Becoming Europe, the latest book from Acton’s Director of Research Samuel Gregg, has been reviewed by Books & Culture: A Christian Review. Theodore Roosevelt Malloch, a research professor at Yale University’s Center for Faith & Culture, begins his review with a series of question, including, “Will entrepreneurship vanish in America, as it has, more or less, in Europe? And what will be the moral and political costs of what Gregg describes as ‘reduced freedoms’?”
Malloch notes how Gregg walks the reader through most of Europe’s long-standing desire to provide full employment and “to preserve the market from its own inherent instabilities“:
The result, made plain in today’s European Union, has been vast bureaucracy, the end of charity, and closer political union. The founders of this economic strategy in trade liberalization always saw it that way. But with high levels of taxation and public spending have come adverse effects on growth, employment, and fiscal sustainability. For Gregg, this is a period in Europe of “golden decline.” Post-democratic bureaucratic rule by elite technocrats, the clout of greedy unions, and the favoritism of the state – choosing business winners and losers – have led to economic malaise. This worship of the welfare state, Gregg argues, is a form of “soft despotism.”

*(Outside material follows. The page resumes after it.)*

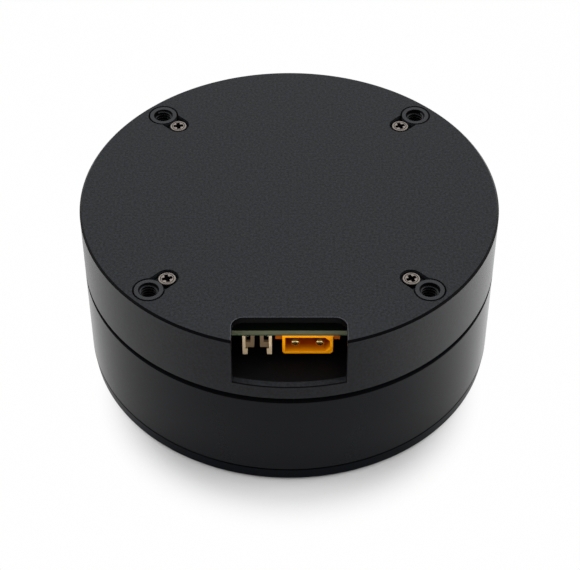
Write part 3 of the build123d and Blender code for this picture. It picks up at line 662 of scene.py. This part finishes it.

The “worrying parallels” that exist in America are what disturb him most of all. It will take attitudinal change if we are to avoid Europe’s fate. Where should we start? Gregg thinks we need to reinvigorate a “Tocquevillian” civil society that addresses problems neither markets or governments can resolve. This means, in the first instance, prioritizing wealth creation over redistribution. Such human flourishing has a distinctly moral dimension, Gregg says: “Man does not live by efficiency alone. Life is about much more than maximizing utility.” But the road back from serfdom will not be easy; so many persons and groups have become dependent on the goodies dispensed by the growing welfare state, we, too, have created.